И я познал страстей пучину, Куда давно себя ты вверг, И на тебя, как на вершину, Всегда смотрел я снизу вверх.
И всякий раз при нашей встрече Сходились, как в былые дни, Мои великие предтечи, Друзья старинные твои.
И не меня ль на перевале Венчал ты, будто бы Казбек, Рукой, которую пожали Минувший и двадцатый век.
Костер Твардовского
Полуопавшею листвой Окрест кровоточили дали, Когда с тобою мы лежали В одной больнице под Москвой.
Тех дней душа забыть не в силе, Все было, кажется, вчера. Дожди, я помню, зарядили, Шла поздней осени пора.
В лес, покидаемый грачами, Нередко за полдень, до тьмы, На разрешенную врачами Прогулку выходили мы.

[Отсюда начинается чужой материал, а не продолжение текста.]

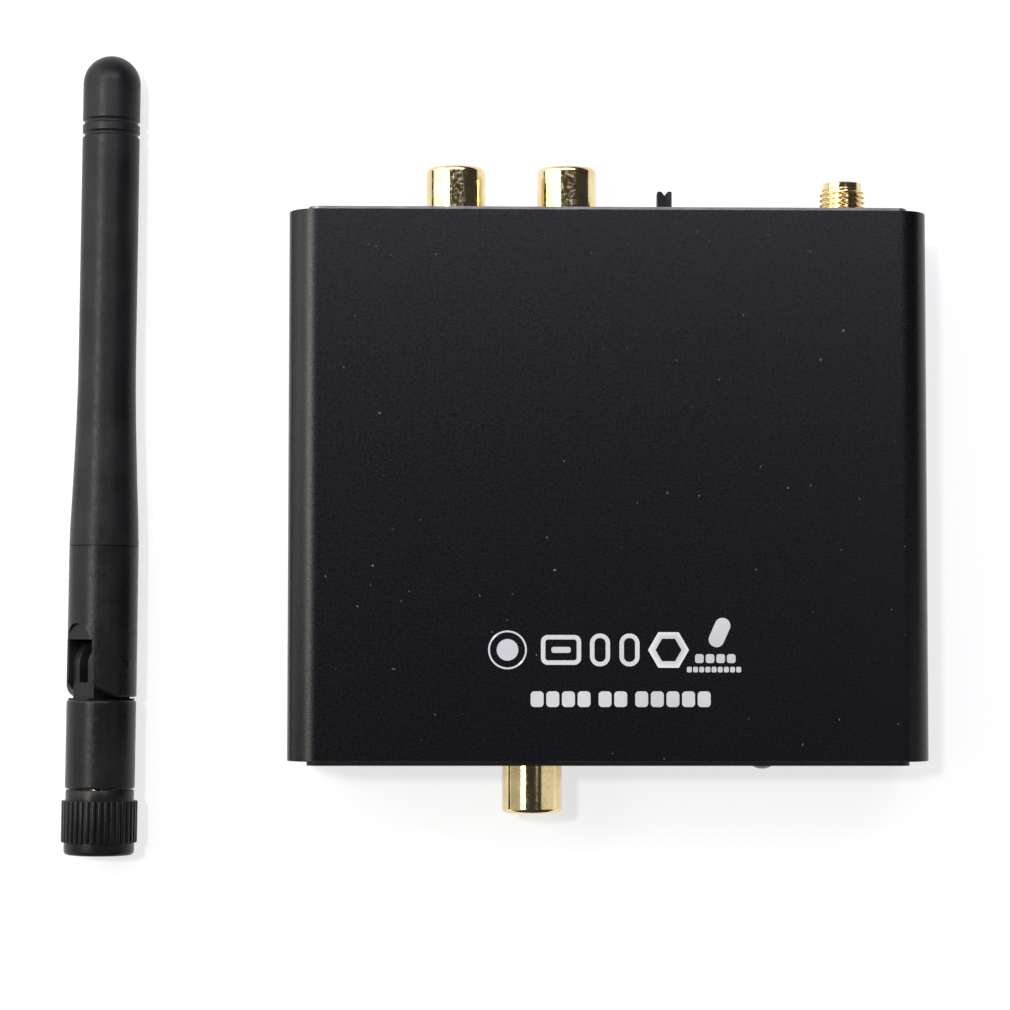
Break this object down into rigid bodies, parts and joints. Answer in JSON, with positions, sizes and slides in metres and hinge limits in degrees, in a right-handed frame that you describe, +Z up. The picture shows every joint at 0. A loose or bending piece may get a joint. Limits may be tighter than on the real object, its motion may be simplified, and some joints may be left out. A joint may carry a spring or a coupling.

Вставали ельнику на смену Там чернолесия кусты. И властно раздвигал их стену Рукою бережною ты.
И на тропу, что ведал ране, Вступал, чуть голову клоня, И к полюбившейся поляне Привычно выводил меня.
Вздыхал, закуривал и хворость Благоговейно забывал, Когда опавший лист и хворост Неспешно в кучу собирал.

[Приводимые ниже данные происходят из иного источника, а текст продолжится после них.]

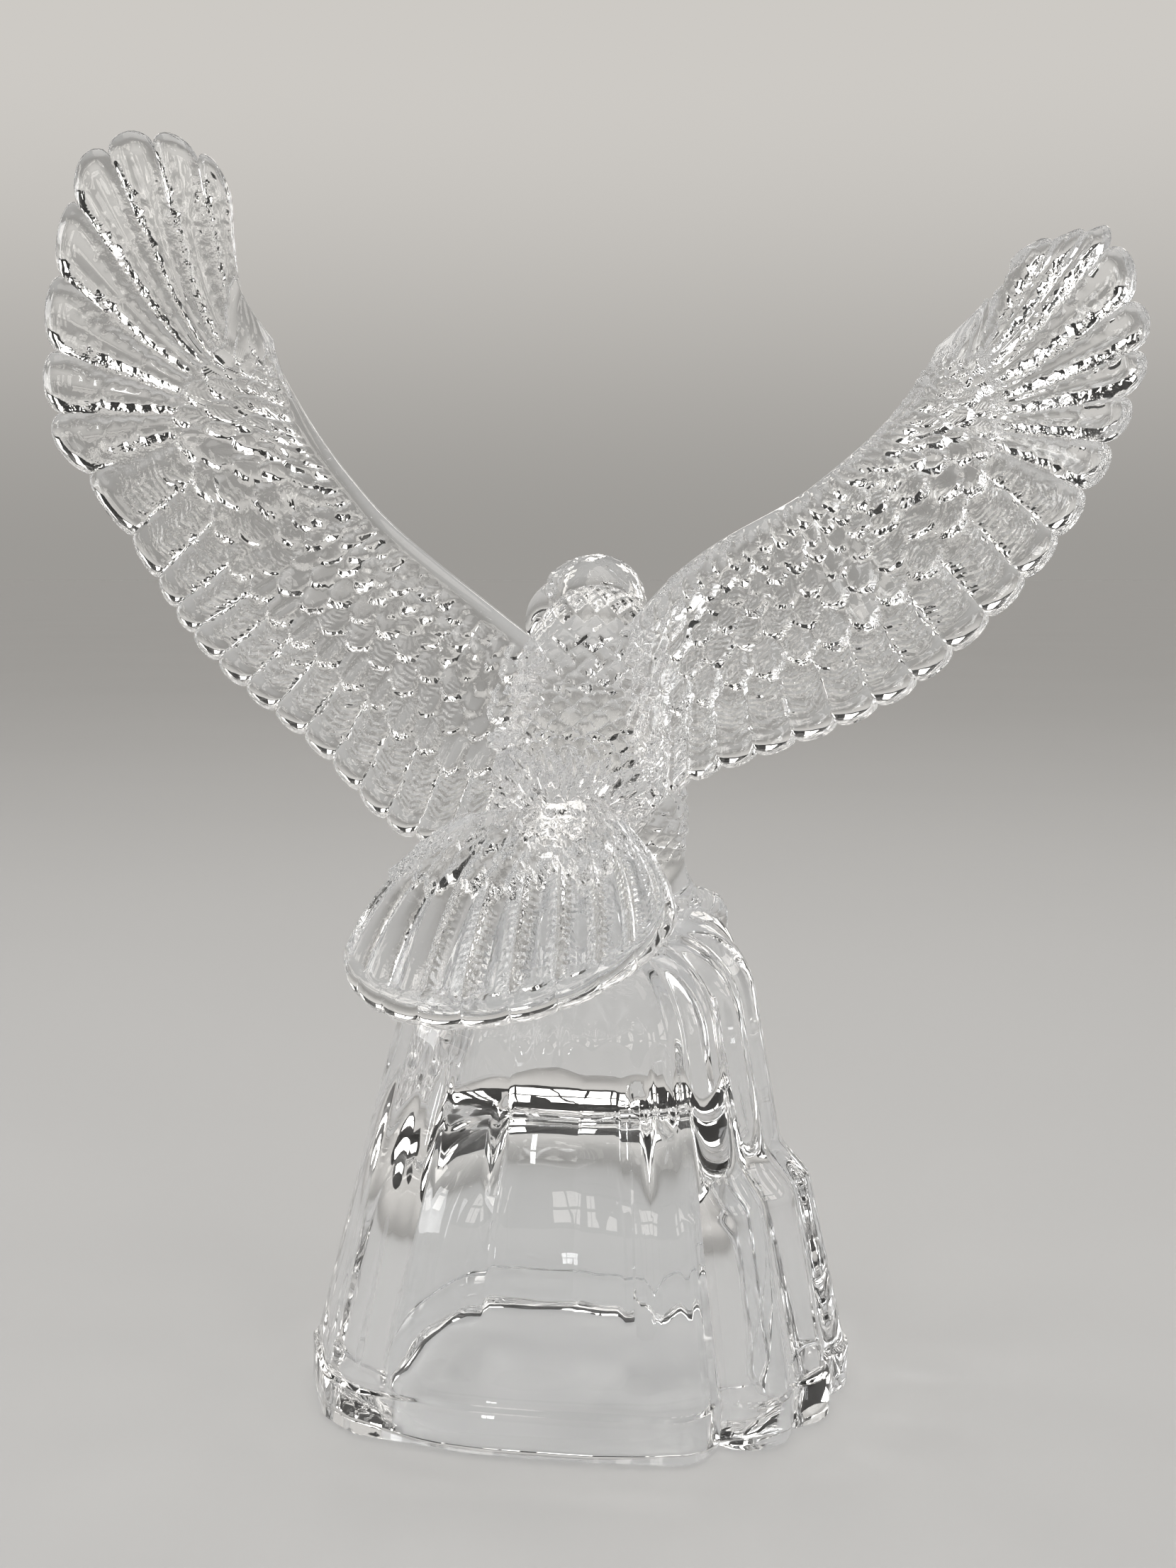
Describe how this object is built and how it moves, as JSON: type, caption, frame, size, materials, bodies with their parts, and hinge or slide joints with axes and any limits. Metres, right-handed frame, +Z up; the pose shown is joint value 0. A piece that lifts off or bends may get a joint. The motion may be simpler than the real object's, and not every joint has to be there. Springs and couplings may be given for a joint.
{
  "type": "crystal eagle statue",
  "caption": "Clear crystal eagle with raised wings and fanned tail, perched on a tall fluted rock that is hollow underneath.",
  "frame": {"origin": "middle of the object's box, at its underside", "axes": "+Z up, the eagle faces -Y with its tail towards +Y, and its left wing is towards +X"},
  "size_m": [0.2206, 0.0958, 0.265],
  "materials": {
    "crystal": "polished clear crystal"
  },
  "bodies": {
    "root": {"crystal_eagle": "crystal"}
  },
  "joints": []
}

И я включался в это дело, И вспоминаю до сих пор, Как в дни ненастья ты умело Мог вестовой разжечь костер.
Дым улетал к другим планетам, Свиваясь в горькое кольцо. И золотой огонь при этом Твое подсвечивал лицо.
Ты любовался поединком Огня и ветра, щуря взор. Манил бродивших по тропинкам Иных больных к себе костер.
И жаждущие утешенья Среди казенного двора, Они просили разрешенья Побыть у твоего костра.
И, всласть вдыхая воздух дымный, Готовы были до утра Внимать тебе, гостеприимный Хозяин вольного костра.
И в том была твоя заслуга, Что всякий раз наперекор Грозе смертельного недуга Ты вел о жизни разговор.
И откровенный норов слога, Как чистой совести сестра. Тобой взлелеянная строго, Являла правда у костра.
В ее удаче не изверясь, Желал ты ближнему добра. И походил костер на ересь Среди больничного двора.
И вот однажды не печальник, Чей искони приветлив лик, А местный сумрачный начальник Перед костром твоим возник.
И заявил: — Больной Твардовский, Я отвечаю за надзор. И вы, коль есть запрет таковский, Извольте погасить костер!
Но ты в пожаре листопада Ему достойный дал отпор: — Ступайте прочь! Вам знать бы надо, Что мой неугасим костер!..
Когда несли тебя к могиле, Шел снег. Печаль была остра. Молюсь, как годы мне сулили, На пламень твоего костра.
И у свободы он в почете, И не подвластен никому, И ложь в сусальной позолоте Не смеет подступить к нему!